§ Goal
Output the material beneath exactly, leaving nothing out.

§ Dataset content

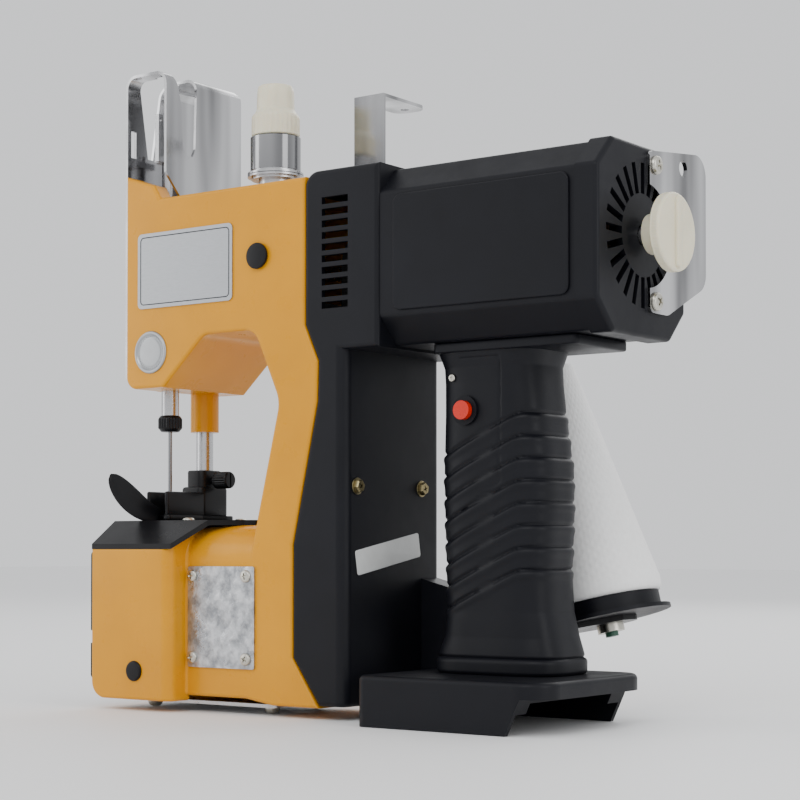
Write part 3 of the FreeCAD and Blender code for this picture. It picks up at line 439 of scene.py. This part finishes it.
def loft(sections):
    """A closed solid through equal rings of points in metres, capped at both ends."""
    work = bmesh.new()
    rings = [[work.verts.new(point) for point in section] for section in sections]
    count = len(rings[0])
    for low, high in zip(rings, rings[1:]):
        for step in range(count):
            after = (step + 1) % count
            work.faces.new((low[step], low[after], high[after], high[step]))
    work.faces.new(rings[0])
    work.faces.new(rings[-1])
    return work


def rounded_outline(width, height, radius, steps=6):
    """Corner points of a rounded rectangle about its middle, in millimetres."""
    points = []
    for turn, (sx, sy) in enumerate(((1, 1), (-1, 1), (-1, -1), (1, -1))):
        for step in range(steps + 1):
            angle = math.pi / 2 * (turn + step / steps)
            x = sx * (width / 2 - radius) + radius * math.cos(angle)
            y = sy * (height / 2 - radius) + radius * math.sin(angle)
            points.append((x, y))
    return points


def slab(width, length, height, radius, edge=0.6):
    """A rounded block standing on Z = 0 with its rims rounded over, in millimetres."""
    turn = edge * 0.3
    steps = (
        (edge, 0), (turn, turn), (0, edge),
        (0, height - edge), (turn, height - turn), (edge, height),
    )
    sections = []
    for inset, level in steps:
        outline = rounded_outline(width - 2 * inset, length - 2 * inset, max(radius - inset, 0.1))
        sections.append([Vector((x, y, level)) * MM for x, y in outline])
    return loft(sections)


def carve(work, cutter):
    """Subtract one closed mesh from another, exactly."""
    pair = []
    for name, part in (("carved", work), ("cutter", cutter)):
        bmesh.ops.recalc_face_normals(part, faces=part.faces)
        mesh = bpy.data.meshes.new(name)
        part.to_mesh(mesh)
        part.free()
        obj = bpy.data.objects.new(name, mesh)
        bpy.context.scene.collection.objects.link(obj)
        pair.append(obj)
    body, tool = pair
    cut = body.modifiers.new("cut", "BOOLEAN")
    cut.operation = "DIFFERENCE"
    cut.solver = "EXACT"
    cut.object = tool
    bpy.context.view_layer.update()
    graph = bpy.context.evaluated_depsgraph_get()
    result = bmesh.new()
    result.from_mesh(body.evaluated_get(graph).to_mesh())
    for obj in pair:
        mesh = obj.data
        bpy.data.objects.remove(obj)
        bpy.data.meshes.remove(mesh)
    return result


def islands(node):
    """The separate solids of a CAD node, each as a list of its points."""
    work = bmesh.new()
    work.from_mesh(NODES[node].data)
    bmesh.ops.remove_doubles(work, verts=work.verts, dist=1e-6)
    left = set(work.verts)
    found = []
    while left:
        queue = [left.pop()]
        members = []
        while queue:
            vert = queue.pop()
            members.append(vert.co.copy())
            for edge in vert.link_edges:
                other = edge.other_vert(vert)
                if other in left:
                    left.discard(other)
                    queue.append(other)
        found.append(members)
    work.free()
    found.sort(key=lambda points: tuple(round(value, 5) for value in points_middle(points)))
    return found


def joint_of(name):
    """The frame's entry for a joint."""
    return next(joint for joint in frame["joints"] if joint["name"] == name)


def standing(node):
    """A matrix at the middle of a node's underside, and the node's height in millimetres."""
    low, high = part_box(node)
    foot = Vector(((low[0] + high[0]) / 2, (low[1] + high[1]) / 2, low[2]))
    return aim(foot, (0, 0, 1)), (high[2] - low[2]) / MM


def points_middle(points):
    """Middle of the box round some points."""
    low = Vector([min(point[axis] for point in points) for axis in range(3)])
    high = Vector([max(point[axis] for point in points) for axis in range(3)])
    return (low + high) / 2


def screw_place(points):
    """Where a screw's head sits: a matrix at its underside, then its radius and height in millimetres."""
    middle = points_middle(points)
    spans = [max(p[axis] for p in points) - min(p[axis] for p in points) for axis in range(3)]
    along = min(range(3), key=lambda axis: abs(spans[(axis + 1) % 3] - spans[(axis + 2) % 3]))
    across = [axis for axis in range(3) if axis != along]
    reach = {id(p): math.hypot(*(p[axis] - middle[axis] for axis in across)) for p in points}
    widest = max(reach.values())
    rim = [p[along] for p in points if reach[id(p)] > widest * 0.93]
    side = 1 if sum(rim) / len(rim) > middle[along] else -1
    foot = middle.copy()
    foot[along] = min(rim) if side > 0 else max(rim)
    axis = Vector((0, 0, 0))
    axis[along] = side
    return aim(foot, axis), widest / MM, (max(rim) - min(rim)) / MM


# ---------------------------------------------------------------- screws and bolts

def cross_recess(radius, top, depth):
    """The cutters of a cross recess: two crossing tapered bars."""
    bars = []
    for long_side, short_side in ((1.16, 0.27), (0.27, 1.16)):
        sections = []
        for level, grow in ((top - depth, 0.6), (top + 0.5, 1.08)):
            half = (radius * long_side / 2 * grow, radius * short_side / 2 * grow)
            corners = ((-1, -1), (1, -1), (1, 1), (-1, 1))
            sections.append([Vector((sx * half[0], sy * half[1], level)) * MM for sx, sy in corners])
        bars.append(loft(sections))
    return bars


def pan_head(radius, height):
    """A domed screw head with a cross recess."""
    profile = [
        (0, 0), (radius, 0), (radius, height * 0.35),
        (radius * 0.86, height * 0.82), (radius * 0.4, height), (0, height),
    ]
    head = lathe(rounded(profile, height * 0.3), 48)
    for bar in cross_recess(radius, height, height * 0.6):
        head = carve(head, bar)
    return head


def hex_head(radius, height):
    """A bevelled hexagon head with a cross recess, on a flat washer."""
    wide = radius * 0.8
    profile = [(0, 0.5), (wide, 0.5), (wide, height * 0.78), (wide * 0.84, height), (0, height)]
    head = lathe(profile, 6)
    for bar in cross_recess(wide * 0.8, height, height * 0.45):
        head = carve(head, bar)
    washer = lathe(rounded([(0, 0), (radius, 0), (radius, 0.55), (0, 0.55)], 0.2), 48)
    return joined([(head, HERE), (washer, HERE)])


def dress_screws():
    """Cross-recessed heads in place of the plain ones, each turned its own way."""
    for node, shape in (("bed_screws", pan_head), ("bottom_screws", pan_head),
                        ("frame_screws", pan_head), ("cover_bolts", hex_head)):
        heads = []
        for points in islands(node):
            matrix, radius, height = screw_place(points)
            turn = Matrix.Rotation(RANDOM.uniform(0, math.pi), 4, "Z")
            heads.append((shape(radius, height), matrix @ turn))
        finish = BRASSY_ZINC if node == "cover_bolts" else None
        new_piece(f"{node}_heads", joined(heads), "zinc", replaces=(node,), material=finish, angle=40)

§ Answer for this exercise
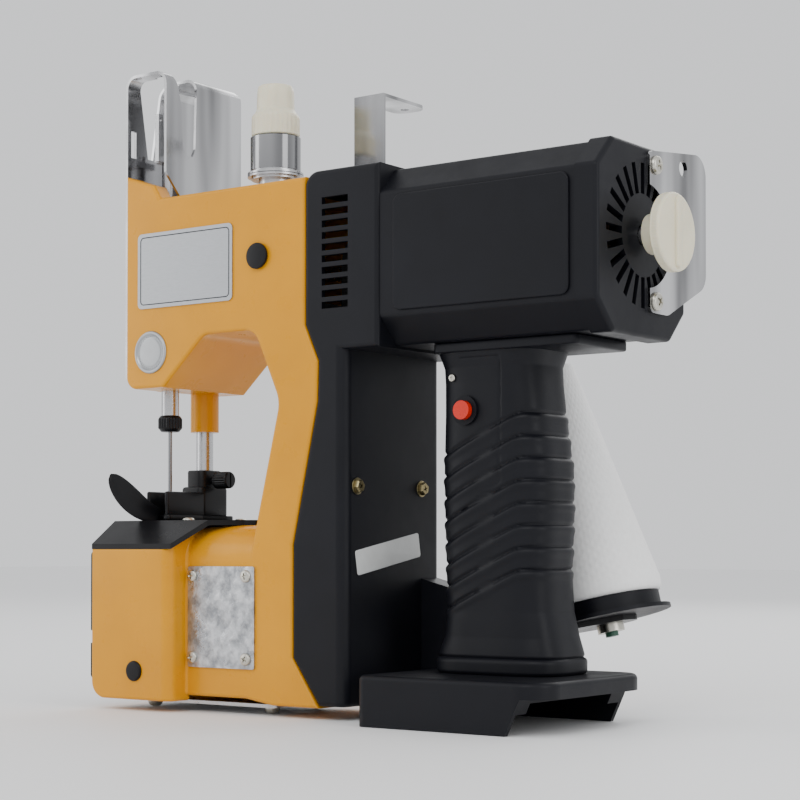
Write part 3 of the FreeCAD and Blender code for this picture. It picks up at line 439 of scene.py. This part finishes it.
def loft(sections):
    """A closed solid through equal rings of points in metres, capped at both ends."""
    work = bmesh.new()
    rings = [[work.verts.new(point) for point in section] for section in sections]
    count = len(rings[0])
    for low, high in zip(rings, rings[1:]):
        for step in range(count):
            after = (step + 1) % count
            work.faces.new((low[step], low[after], high[after], high[step]))
    work.faces.new(rings[0])
    work.faces.new(rings[-1])
    return work


def rounded_outline(width, height, radius, steps=6):
    """Corner points of a rounded rectangle about its middle, in millimetres."""
    points = []
    for turn, (sx, sy) in enumerate(((1, 1), (-1, 1), (-1, -1), (1, -1))):
        for step in range(steps + 1):
            angle = math.pi / 2 * (turn + step / steps)
            x = sx * (width / 2 - radius) + radius * math.cos(angle)
            y = sy * (height / 2 - radius) + radius * math.sin(angle)
            points.append((x, y))
    return points


def slab(width, length, height, radius, edge=0.6):
    """A rounded block standing on Z = 0 with its rims rounded over, in millimetres."""
    turn = edge * 0.3
    steps = (
        (edge, 0), (turn, turn), (0, edge),
        (0, height - edge), (turn, height - turn), (edge, height),
    )
    sections = []
    for inset, level in steps:
        outline = rounded_outline(width - 2 * inset, length - 2 * inset, max(radius - inset, 0.1))
        sections.append([Vector((x, y, level)) * MM for x, y in outline])
    return loft(sections)


def carve(work, cutter):
    """Subtract one closed mesh from another, exactly."""
    pair = []
    for name, part in (("carved", work), ("cutter", cutter)):
        bmesh.ops.recalc_face_normals(part, faces=part.faces)
        mesh = bpy.data.meshes.new(name)
        part.to_mesh(mesh)
        part.free()
        obj = bpy.data.objects.new(name, mesh)
        bpy.context.scene.collection.objects.link(obj)
        pair.append(obj)
    body, tool = pair
    cut = body.modifiers.new("cut", "BOOLEAN")
    cut.operation = "DIFFERENCE"
    cut.solver = "EXACT"
    cut.object = tool
    bpy.context.view_layer.update()
    graph = bpy.context.evaluated_depsgraph_get()
    result = bmesh.new()
    result.from_mesh(body.evaluated_get(graph).to_mesh())
    for obj in pair:
        mesh = obj.data
        bpy.data.objects.remove(obj)
        bpy.data.meshes.remove(mesh)
    return result


def islands(node):
    """The separate solids of a CAD node, each as a list of its points."""
    work = bmesh.new()
    work.from_mesh(NODES[node].data)
    bmesh.ops.remove_doubles(work, verts=work.verts, dist=1e-6)
    left = set(work.verts)
    found = []
    while left:
        queue = [left.pop()]
        members = []
        while queue:
            vert = queue.pop()
            members.append(vert.co.copy())
            for edge in vert.link_edges:
                other = edge.other_vert(vert)
                if other in left:
                    left.discard(other)
                    queue.append(other)
        found.append(members)
    work.free()
    found.sort(key=lambda points: tuple(round(value, 5) for value in points_middle(points)))
    return found


def joint_of(name):
    """The frame's entry for a joint."""
    return next(joint for joint in frame["joints"] if joint["name"] == name)


def standing(node):
    """A matrix at the middle of a node's underside, and the node's height in millimetres."""
    low, high = part_box(node)
    foot = Vector(((low[0] + high[0]) / 2, (low[1] + high[1]) / 2, low[2]))
    return aim(foot, (0, 0, 1)), (high[2] - low[2]) / MM


def points_middle(points):
    """Middle of the box round some points."""
    low = Vector([min(point[axis] for point in points) for axis in range(3)])
    high = Vector([max(point[axis] for point in points) for axis in range(3)])
    return (low + high) / 2


def screw_place(points):
    """Where a screw's head sits: a matrix at its underside, then its radius and height in millimetres."""
    middle = points_middle(points)
    spans = [max(p[axis] for p in points) - min(p[axis] for p in points) for axis in range(3)]
    along = min(range(3), key=lambda axis: abs(spans[(axis + 1) % 3] - spans[(axis + 2) % 3]))
    across = [axis for axis in range(3) if axis != along]
    reach = {id(p): math.hypot(*(p[axis] - middle[axis] for axis in across)) for p in points}
    widest = max(reach.values())
    rim = [p[along] for p in points if reach[id(p)] > widest * 0.93]
    side = 1 if sum(rim) / len(rim) > middle[along] else -1
    foot = middle.copy()
    foot[along] = min(rim) if side > 0 else max(rim)
    axis = Vector((0, 0, 0))
    axis[along] = side
    return aim(foot, axis), widest / MM, (max(rim) - min(rim)) / MM


# ---------------------------------------------------------------- screws and bolts

def cross_recess(radius, top, depth):
    """The cutters of a cross recess: two crossing tapered bars."""
    bars = []
    for long_side, short_side in ((1.16, 0.27), (0.27, 1.16)):
        sections = []
        for level, grow in ((top - depth, 0.6), (top + 0.5, 1.08)):
            half = (radius * long_side / 2 * grow, radius * short_side / 2 * grow)
            corners = ((-1, -1), (1, -1), (1, 1), (-1, 1))
            sections.append([Vector((sx * half[0], sy * half[1], level)) * MM for sx, sy in corners])
        bars.append(loft(sections))
    return bars


def pan_head(radius, height):
    """A domed screw head with a cross recess."""
    profile = [
        (0, 0), (radius, 0), (radius, height * 0.35),
        (radius * 0.86, height * 0.82), (radius * 0.4, height), (0, height),
    ]
    head = lathe(rounded(profile, height * 0.3), 48)
    for bar in cross_recess(radius, height, height * 0.6):
        head = carve(head, bar)
    return head


def hex_head(radius, height):
    """A bevelled hexagon head with a cross recess, on a flat washer."""
    wide = radius * 0.8
    profile = [(0, 0.5), (wide, 0.5), (wide, height * 0.78), (wide * 0.84, height), (0, height)]
    head = lathe(profile, 6)
    for bar in cross_recess(wide * 0.8, height, height * 0.45):
        head = carve(head, bar)
    washer = lathe(rounded([(0, 0), (radius, 0), (radius, 0.55), (0, 0.55)], 0.2), 48)
    return joined([(head, HERE), (washer, HERE)])


def dress_screws():
    """Cross-recessed heads in place of the plain ones, each turned its own way."""
    for node, shape in (("bed_screws", pan_head), ("bottom_screws", pan_head),
                        ("frame_screws", pan_head), ("cover_bolts", hex_head)):
        heads = []
        for points in islands(node):
            matrix, radius, height = screw_place(points)
            turn = Matrix.Rotation(RANDOM.uniform(0, math.pi), 4, "Z")
            heads.append((shape(radius, height), matrix @ turn))
        finish = BRASSY_ZINC if node == "cover_bolts" else None
        new_piece(f"{node}_heads", joined(heads), "zinc", replaces=(node,), material=finish, angle=40)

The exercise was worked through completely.